Marriage is tough work. Even the good ones. I have an incredible husband and his parents worked very hard to raise all their children to be Godly.
I’m emotionally unstable pretty much every day. He’s consistent emotionally, physically, financially and all the other ways you can be stable. This is definitely a good thing for me.
Something that I would love for you to talk about is:
“Your husband always comes first, even before your kids.” This was the one piece of advice that seemed to be consistent from the older women in my life that also have good marriages. Been married almost 3 years now and I haven’t succeeded in that area. My husband never complains about how much I get done and tries to help when he’s not working.
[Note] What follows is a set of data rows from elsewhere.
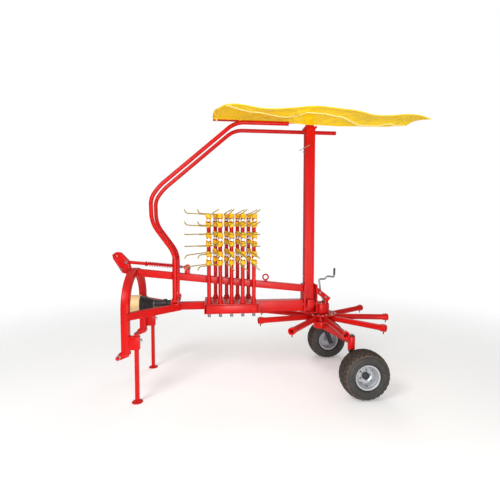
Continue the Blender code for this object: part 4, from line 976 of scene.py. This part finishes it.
# ------------------------------------------------------------------ curtain
CURTAIN_X0, CURTAIN_X1 = 0.812, 2.800
NEAR_Y, BAR_Y = -0.540, -0.0212
FOLD_Y, FOLD_Z, FOLD_RADIUS = -0.080, 0.800, 1.884     # the hinge, and the arc round it that clears the hoop
NEAR_HEIGHT = (
    (0.812, 2.634), (0.92, 2.650), (1.03, 2.656), (1.27, 2.627), (1.50, 2.640), (1.73, 2.664),
    (1.95, 2.650), (2.12, 2.634), (2.27, 2.604), (2.42, 2.606), (2.60, 2.622), (2.72, 2.612), (2.80, 2.588))
BAR_HEIGHT = (
    (0.812, 2.694), (1.10, 2.692), (1.35, 2.686), (1.56, 2.684), (1.70, 2.655), (1.90, 2.650),
    (2.10, 2.645), (2.30, 2.650), (2.55, 2.654), (2.70, 2.664), (2.80, 2.668))
WELT_LINE = (
    (0.92, 0.03), (1.06, 0.32), (1.25, 0.41), (1.43, 0.63), (1.55, 0.66), (1.65, 0.42), (1.76, 0.36),
    (2.04, 0.47), (2.18, 0.68), (2.29, 0.86), (2.46, 0.90), (2.58, 0.78), (2.79, 0.90))
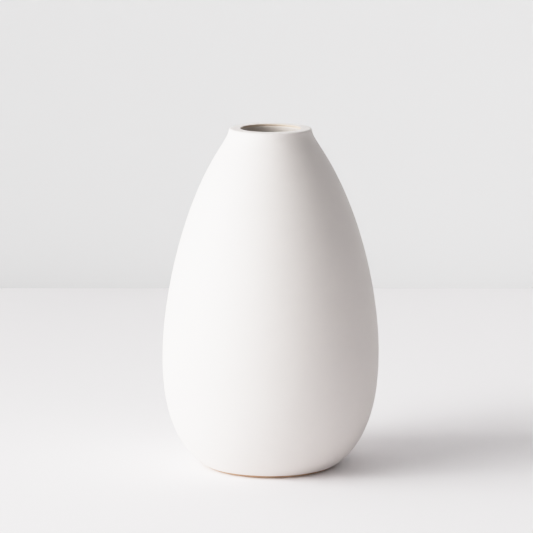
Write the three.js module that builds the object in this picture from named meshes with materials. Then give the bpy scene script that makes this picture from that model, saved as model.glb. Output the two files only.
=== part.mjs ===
// A ceramic bud vase: an egg of fired clay with a narrow mouth, a bare clay ring under it to stand on,
// a matte coat of glaze outside and a thinner coat inside.
// Units are millimetres. +Z is up, and the origin is the middle of the circle that the vase stands on.
//
// Every piece is turned about the Z axis from a section: a closed outline of radius against height.
// Neighbours share the points of the face where they touch, so they meet with no gap and no overlap.

import * as THREE from "three";

// Driving dimensions of the glazed outside
const HEIGHT = 150; // table to the top of the lip
const BELLY_RADIUS = 47.86; // widest radius of the egg
const BELLY_HEIGHT = 48.2; // height of that widest circle
const FULLNESS = 0.522; // 0.5 is a plain oval section; more draws the two ends in
const LIP_RADIUS = 18.15; // radius that the wall has reached at the height of the lip
const LIP_FLARE = 3.7; // how much of that radius is the small upward turn under the lip
const FLARE_REACH = 3.1; // depth in which that turn fades to about a third

// The clay and its coats
const CLAY_WALL = 4.25;
const CLAY_FLOOR = 6.0;
const FLOOR_FILLET = 12.0; // inside corner between the floor and the wall
const LIP_ROUND = 0.6; // the clay's outer edge at the lip, under the glaze
const MOUTH_ROUND = 0.1; // the clay's inner edge at the lip, under the glaze
const OUTER_GLAZE = 0.4;
const LINER_GLAZE = 0.4;
const LIP_GLAZE_RUN = 0.1; // how far the outer coat runs on down the mouth below its inner edge
const BARE_BAND = 0.4; // clay showing between the two coats, inside the mouth

// The foot
const FOOT_RADIUS = 29.0; // outer edge of the circle that touches the table
const FOOT_WIDTH = 5.0;
const FOOT_DEPTH = 2.0; // from the table up to the underside of the floor
const GLAZE_LINE = 1.3; // height at which the outer coat stops, above the table

// Fineness of the turned faces
const TURN_STEPS = 48;
const WALL_STEPS = 16;
const CAVITY_STEPS = 12;
const FOOT_STEPS = 1;
const ROUND_STEPS = 3;
const FILLET_STEPS = 4;

// ---- The outline of the glazed outside ----
// With s the sine of a latitude, from the foot (negative) through the belly (0) to the lip (positive):
// radius = BELLY_RADIUS * (1 - s^2)^FULLNESS, and height = BELLY_HEIGHT + (reach + taper * s) * s.
// reach and taper follow from the foot's and the lip's circles, which the outline passes through.

const latitudeSine = (radius) => Math.sqrt(1 - (radius / BELLY_RADIUS) ** (1 / FULLNESS));

const lipSine = latitudeSine(LIP_RADIUS - LIP_FLARE);
const footSine = -latitudeSine(FOOT_RADIUS);
const crownRun = (HEIGHT - BELLY_HEIGHT) / lipSine;
const keelRun = -BELLY_HEIGHT / footSine;
const taper = (crownRun - keelRun) / (lipSine - footSine);
const reach = crownRun - taper * lipSine;

// A point of the outline at one height, with the unit normal that points out of the wall.
function outlineAt(height) {
  const rise = height - BELLY_HEIGHT;
  const s = (2 * rise) / (reach + Math.sqrt(reach * reach + 4 * taper * rise));
  const flare = LIP_FLARE * Math.exp((height - HEIGHT) / FLARE_REACH);
  const roundness = 1 - s * s;
  const eggSlope = (-2 * s * FULLNESS * BELLY_RADIUS * roundness ** (FULLNESS - 1)) / (reach + 2 * taper * s);
  const slope = eggSlope + flare / FLARE_REACH;
  return {
    point: new THREE.Vector2(BELLY_RADIUS * roundness ** FULLNESS + flare, height),
    normal: new THREE.Vector2(1, -slope).normalize(),
  };
}

// The same point, moved into the wall by a depth measured square to the surface.
function insetPoint(height, depth) {
  const { point, normal } = outlineAt(height);
  return point.clone().addScaledVector(normal, -depth);
}

// How far a direction points above the radius direction, in radians; negative if it points below.
const elevationOf = (direction) => Math.atan2(direction.y, direction.x);

// The height between low and high at which a rising function reaches a target, by halving the interval.
function heightWhere(risingFunction, target, low, high) {
  const HALVINGS = 60;
  for (let i = 0; i < HALVINGS; i += 1) {
    const middle = (low + high) / 2;
    if (risingFunction(middle) < target) low = middle;
    else high = middle;
  }
  return (low + high) / 2;
}

// ---- Heights along the outline where something starts or ends ----

const glazedLipRound = LIP_ROUND + OUTER_GLAZE;
const glazedMouthRound = MOUTH_ROUND + OUTER_GLAZE;
const lipRoundStart = heightWhere(
  (height) => height + glazedLipRound * (1 - outlineAt(height).normal.y),
  HEIGHT, HEIGHT - 2 * glazedLipRound, HEIGHT,
);
const clayAtHeight = (target) => heightWhere(
  (height) => insetPoint(height, OUTER_GLAZE).y, target, 0, BELLY_HEIGHT,
);
const glazeLineStart = clayAtHeight(GLAZE_LINE);
const footTopStart = clayAtHeight(FOOT_DEPTH);

const clayDepth = OUTER_GLAZE + CLAY_WALL; // outline to the clay's inner face
const linerDepth = clayDepth + LINER_GLAZE; // outline to the liner's inner face
const mouthRadius = insetPoint(lipRoundStart, linerDepth).x;
const floorHeight = FOOT_DEPTH + CLAY_FLOOR;
const lipGlazeEnd = HEIGHT - glazedMouthRound - LIP_GLAZE_RUN;
const linerTop = lipGlazeEnd - BARE_BAND;

// ---- Runs of points that the sections are joined from ----

// Heights from low to high, closer together at both ends, where the outline bends most.
function wallHeights(low, high, steps) {
  return Array.from({ length: steps + 1 }, (_, i) => {
    const share = (1 - Math.cos((Math.PI * i) / steps)) / 2;
    return low + (high - low) * share;
  });
}

// Points on an arc about a centre, from one angle to another, in radians from the +radius direction.
function arc(centre, radius, from, to, steps) {
  return Array.from({ length: steps + 1 }, (_, i) => {
    const angle = from + ((to - from) * i) / steps;
    return new THREE.Vector2(centre.x + radius * Math.cos(angle), centre.y + radius * Math.sin(angle));
  });
}

// The flank of the foot that the glaze covers, and the wall above it, both at a depth inside the outline.
const footFlank = (depth) => wallHeights(glazeLineStart, footTopStart, FOOT_STEPS)
  .map((height) => insetPoint(height, depth));
const outerWall = (depth) => wallHeights(footTopStart, lipRoundStart, WALL_STEPS)
  .map((height) => insetPoint(height, depth));

// Over the lip: the outer rounding, the flat top, the inner rounding and the short way down the mouth.
function overLip(depth) {
  const outerCentre = insetPoint(lipRoundStart, glazedLipRound);
  const innerCentre = new THREE.Vector2(mouthRadius + glazedMouthRound, HEIGHT - glazedMouthRound);
  const lean = elevationOf(outlineAt(lipRoundStart).normal);
  return [
    ...arc(outerCentre, glazedLipRound - depth, lean, Math.PI / 2, ROUND_STEPS).slice(1),
    ...arc(innerCentre, glazedMouthRound - depth, Math.PI / 2, Math.PI, ROUND_STEPS),
    new THREE.Vector2(mouthRadius + depth, lipGlazeEnd),
  ];
}

// The cavity's face from the liner's top edge down to the axis. Its wall runs at a depth inside the
// outline, and a fillet leads it into the floor. The liner's face lies one coat inside the clay's, so
// both take their fillet about the same centre, which is one clay fillet away from floor and wall.
function cavity(coat) {
  const depth = clayDepth + coat;
  const centreDepth = clayDepth + FLOOR_FILLET;
  const filletStart = heightWhere(
    (height) => insetPoint(height, centreDepth).y,
    floorHeight + FLOOR_FILLET, 0, BELLY_HEIGHT,
  );
  const wallTop = heightWhere((height) => insetPoint(height, depth).y, linerTop, BELLY_HEIGHT, HEIGHT);
  const down = elevationOf(outlineAt(filletStart).normal);
  const fillet = arc(
    insetPoint(filletStart, centreDepth), FLOOR_FILLET - coat, down, -Math.PI / 2, FILLET_STEPS,
  );
  return [
    ...wallHeights(filletStart, wallTop, CAVITY_STEPS).reverse().map((height) => insetPoint(height, depth)),
    ...fillet.slice(1),
    new THREE.Vector2(0, floorHeight + coat),
  ];
}

// ---- The sections, each going up its outer side and down its inner side ----

const clayBodySection = [
  new THREE.Vector2(0, FOOT_DEPTH),
  ...outerWall(OUTER_GLAZE),
  ...overLip(OUTER_GLAZE),
  ...cavity(0),
];

const footRingSection = [
  new THREE.Vector2(FOOT_RADIUS - FOOT_WIDTH, 0),
  new THREE.Vector2(FOOT_RADIUS, 0),
  ...footFlank(OUTER_GLAZE),
  new THREE.Vector2(FOOT_RADIUS - FOOT_WIDTH, FOOT_DEPTH),
  new THREE.Vector2(FOOT_RADIUS - FOOT_WIDTH, 0),
];

const glazedFace = (depth) => [...footFlank(depth), ...outerWall(depth).slice(1), ...overLip(depth)];
const outerGlazeSection = [
  ...glazedFace(0),
  ...glazedFace(OUTER_GLAZE).reverse(),
  glazedFace(0)[0],
];

const linerGlazeSection = [
  ...cavity(0).reverse(),
  ...cavity(LINER_GLAZE),
];

// ---- The assembly ----

// Turns a section about the Z axis into one named piece.
function turnedPiece(name, section, colour, roughness) {
  const geometry = new THREE.LatheGeometry(section, TURN_STEPS);
  geometry.rotateX(Math.PI / 2);
  const material = new THREE.MeshStandardMaterial({ color: colour, roughness, metalness: 0 });
  const mesh = new THREE.Mesh(geometry, material);
  mesh.name = name;
  return mesh;
}

const vase = new THREE.Group();
vase.add(
  turnedPiece("clay_body", clayBodySection, 0xcfa98a, 0.9),
  turnedPiece("foot_ring", footRingSection, 0xd8b394, 0.9),
  turnedPiece("outer_glaze", outerGlazeSection, 0xf4f3f0, 0.6),
  turnedPiece("liner_glaze", linerGlazeSection, 0xe9e4de, 0.5),
);

export default vase;
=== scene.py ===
"""Looks of a ceramic bud vase: a thrown egg of buff clay under a matte white glaze.

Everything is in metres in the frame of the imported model: +Z up, origin on the table in the middle of
the foot. Each piece is one closed surface turned about the vase's axis from a section, and stands for
the plain solid of the same name.
"""
import logging
import math
from collections.abc import Callable
from dataclasses import dataclass
from enum import Enum
from functools import cached_property

import bpy
import numpy as np
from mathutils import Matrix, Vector


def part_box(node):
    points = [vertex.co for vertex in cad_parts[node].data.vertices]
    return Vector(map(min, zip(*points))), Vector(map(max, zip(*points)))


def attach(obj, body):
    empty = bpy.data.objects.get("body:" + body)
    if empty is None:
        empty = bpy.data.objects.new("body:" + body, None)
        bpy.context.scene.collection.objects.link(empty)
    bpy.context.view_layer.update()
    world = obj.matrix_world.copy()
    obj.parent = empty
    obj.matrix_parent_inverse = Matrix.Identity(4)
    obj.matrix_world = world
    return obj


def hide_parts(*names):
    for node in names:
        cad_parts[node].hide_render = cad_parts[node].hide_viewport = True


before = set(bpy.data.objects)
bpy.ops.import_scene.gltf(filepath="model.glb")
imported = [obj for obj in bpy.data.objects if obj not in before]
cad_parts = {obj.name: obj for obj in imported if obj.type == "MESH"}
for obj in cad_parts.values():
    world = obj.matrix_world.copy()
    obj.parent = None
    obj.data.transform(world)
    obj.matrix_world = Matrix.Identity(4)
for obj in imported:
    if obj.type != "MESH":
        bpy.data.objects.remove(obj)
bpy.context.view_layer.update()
BODY = "root"
MM = 0.001
Array = np.ndarray

log = logging.getLogger("bud_vase")


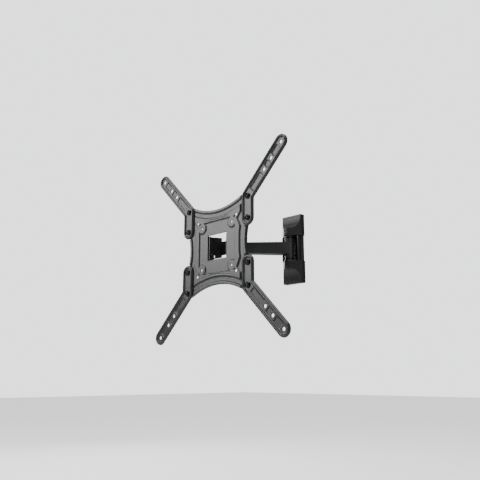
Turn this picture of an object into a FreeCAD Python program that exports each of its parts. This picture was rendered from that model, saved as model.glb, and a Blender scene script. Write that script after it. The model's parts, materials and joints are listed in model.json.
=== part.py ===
import FreeCAD, Part
import Sketcher
import os
import re

# Full motion wall mount for a flat screen, millimetres.
# The origin is the centre of the wall plate's back face, +Y into the wall, +Z up and -Y into the room.
# One arm joins a wall bracket to a tilting VESA plate that carries four bent extension arms.
# Four groups of pieces share a frame each: wall, arm, head (the tilt bracket) and screen (the plate).

SIZES = [
    # wall bracket
    ("cover_half_width", 29, "covers, half of the width"),
    ("cover_wall", 1.8, "covers, wall thickness"),
    ("cover_half_height", 83, "from the centre line to a cover's outer end"),
    ("cover_start", 30.5, "from the centre line to a cover's inner end"),
    ("cover_end_depth", 13, "a cover's depth at its outer end"),
    ("cover_front_depth", 35.5, "a cover's depth at its nose"),
    ("cover_corner", 17, "radius of the nose's two upright corners"),
    ("cover_slope", 29, "slope of the facet, degrees from the wall"),
    ("cover_gap", 0.3, "gap between covers and steel"),
    ("plate_sheet", 2.5, "wall plate and pivot bracket, sheet thickness"),
    ("lip_depth", 11, "depth of the wall plate's side lips"),
    ("bracket_half_height", 62, "pivot bracket, half of the height"),
    ("bracket_depth", 20, "wall to the flanges' front edge between the covers"),
    ("wall_hole_spacing", 100, "between the two wall screw holes"),
    ("wall_hole_radius", 4.5, "wall screw holes"),
    ("wall_pivot_depth", 22.5, "wall to the first pivot"),
    ("ear_inner", 27, "centre line to the wall ears' inner face"),
    ("ear_sheet", 3, "wall ears, thickness"),
    ("ear_radius", 11.5, "wall ears, rounded front"),
    # arm
    ("arm_length", 125, "pivot to pivot"),
    ("arm_angle", 44.1, "arm at rest, degrees from straight out"),
    ("arm_half_width", 11, "arm tube, half of the width"),
    ("arm_half_height_wall", 14.6, "arm tube at the wall pivot, half of the height"),
    ("arm_half_height_head", 12.7, "arm tube at the head pivot, half of the height"),
    ("arm_wall", 2.5, "arm tube, wall thickness"),
    ("sleeve_radius", 7.8, "welded pivot sleeves, outside"),
    ("bush_radius", 6, "spigot of the nylon bushes"),
    ("collar_radius", 11.2, "collar of the nylon bushes at the wall"),
    ("head_collar_radius", 10.5, "collar of the nylon bushes at the head"),
    ("spigot", 9, "length of the bushes' spigots"),
    ("pivot_bolt_radius", 4, "the two pivot bolts"),
    ("pivot_head_radius", 6.8, "pivot bolts' heads, across corners / 2"),
    ("pivot_head", 5.2, "pivot bolts' heads, height"),
    ("pivot_nut_radius", 7.2, "pivot nuts, across corners / 2"),
    ("pivot_nut", 6.4, "pivot nuts, height"),
    ("pivot_washer_radius", 8.8, "pivot washers"),
    ("washer_sheet", 1.5, "pivot washers, thickness"),
    ("thread_end", 2, "bolt end that stands out of a nut"),
    ("thrust_radius", 10.2, "steel rings between collars and ears"),
    ("thrust_washer", 3, "steel rings, thickness"),
    # head
    ("head_reach", 67.7, "head pivot to the front of the plate"),
    ("web_reach", 25.2, "head pivot to the front face of the bracket's web"),
    ("head_sheet", 2.5, "tilt bracket, sheet thickness"),
    ("web_half_height", 16.5, "tilt bracket's web, half of the height"),
    ("head_ear_radius", 12, "tilt bracket's ears, rounded back"),
    ("cheek_half_width", 30.4, "outside of the two cheeks, half of the width"),
    ("cheek_front", 4.7, "front of the plate to the cheeks' front edge"),
    ("cheek_front_top", 22, "cheeks, upper front corner above the arm's line"),
    ("cheek_front_low", 33, "cheeks, lower front corner below the arm's line"),
    ("cheek_back_top", 26.5, "cheeks, upper back corner above the arm's line"),
    ("cheek_back_low", 21.5, "cheeks, lower back corner below the arm's line"),
    ("tilt_depth", 14, "front of the plate to the tilt pivot"),
    ("tilt_height", 17, "arm's line up to the tilt pivot"),
    ("lock_radius", 40, "tilt pivot to the lock bolts"),
    ("tilt_up", 5, "degrees that the plate leans back"),
    ("tilt_down", 10, "degrees that the plate leans forward"),
    ("tilt_bolt_radius", 3, "tilt pivot bolts and lock bolts"),
    ("tilt_head_radius", 5.2, "heads of the tilt bolts"),
    ("tilt_head", 3, "heads of the tilt bolts, thickness"),
    ("spacer_radius", 6.6, "spacers between cheeks and tabs"),
    # screen plate
    ("plate_drop", 5, "arm's line down to the plate's centre"),
    ("sheet", 2, "plate and extension arms, sheet thickness"),
    ("plate_half", 113, "plate, half of its square outline"),
    ("plate_corner", 13, "plate, corner radius"),
    ("long_curve", 185, "radius of the hollow top and bottom edges"),
    ("long_waist", 88.5, "centre to the middle of the top edge"),
    ("side_curve", 126, "radius of the hollow side edges"),
    ("side_waist", 92.3, "centre to the middle of a side edge"),
    ("rim_depth", 8.5, "front of the plate to its turned back rim"),
    ("corner_step", 3.5, "corners stepped back behind the front"),
    ("raised_half", 80, "raised middle, half of its square outline"),
    ("raised_band", 17, "width of the low band outside the raised middle"),
    ("panel_half", 60, "sunk centre panel, half of the width"),
    ("panel_sink", 1.5, "depth of the centre panel"),
    ("boss_radius", 13, "round bosses in the panel's corners"),
    ("window_half_width", 31.6, "window and tabs, half of the width"),
    ("window_half_height", 29.5, "window, half of the height"),
    ("tab_depth", 23, "front of the plate to the tabs' back edge"),
    ("vesa_small", 100, "small hole pattern"),
    ("vesa_small_radius", 2.8, "holes of the small pattern"),
    ("leg_x", 100, "centre to the arms' screws, across"),
    ("leg_low", 50, "centre to the arms' first screws, up"),
    ("leg_high", 100, "centre to the arms' second screws, up"),
    ("spare_hole", 64.65, "centre to the holes for turned arms, across and up"),
    ("arm_screw_radius", 3, "screws that hold the extension arms"),
    # extension arms
    ("strap_half_width", 17.5, "extension arms, half of the width"),
    ("strap_rim", 4.5, "raised rim round the sunk floor"),
    ("strap_depth", 6, "front rim to the back of the arm"),
    ("vesa_mid", 300, "middle hole pattern"),
    ("vesa_between", 341.4, "hole pattern between the middle and the large"),
    ("vesa_large", 400, "large hole pattern"),
    ("vesa_large_radius", 4, "holes in the extension arms"),
    ("screw_head_radius", 7, "domed heads of the arms' screws"),
    ("screw_head", 5.5, "domed heads, height"),
    ("cross_reach", 3.5, "cross recess, centre to an end"),
    ("cross_half_width", 1, "cross recess, half of a slot's width"),
    ("cross_depth", 2, "cross recess, depth"),
    ("nut_radius", 5.77, "six millimetre nuts, across corners / 2"),
    ("nut_height", 5, "six millimetre nuts, height"),
    # fits
    ("running", 0.05, "radial clearance of a turning fit"),
    ("loose", 0.2, "radial clearance of a bolt hole"),
    ("apart", 0.3, "gap between faces that move past each other"),
]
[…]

We’ve got 2 kids one year apart from each other and we got pregnant right after we got married.
blair says
wow this is us! ours are 18 months apart though. we had our first son 2 weeks before our 1st anniversary. the 2nd was 18 months 4 days after that. i was on birth control and found out we are expecting baby #3!!!! the difference is that my husband DOES sometimes complain.. he has issues with certain sin in his life, and when he struggles with that he always says its because of MY shortfalls. its very stressful, and im not making any headway on it either, so i think i would like to read lauras thougts on that, and everyone elses, too.. i do believe that my husband SHOULD come first, but how do i apply that to my children, when i am going to have 3 of them ages 4 and under?? thats going to be really rough, and i know i got myself here, so i dont need people telling me its my own fault. i can go anywhere and get that. i need Godly advice on how to be better :-)
Amelia says
I hope to finish reading your past posts – I didn’t discover your blog until like…September? I am looking forward to reading about THAT because it’s still a taboo subject among many Christian women. My husband and I are still quite young and have a lot of learning to do overall, but recently we had a baby and my husband (at the ripe age of 24/25) developed serious back problems. Which has an effect on THAT part of our relationship. :-) I look forward to future posts!
Tracy Tysinger says
I have spent the last several days reading all the previous blogs and comments. I have truly enjoyed them and eagerly await more. These are truly a blessing.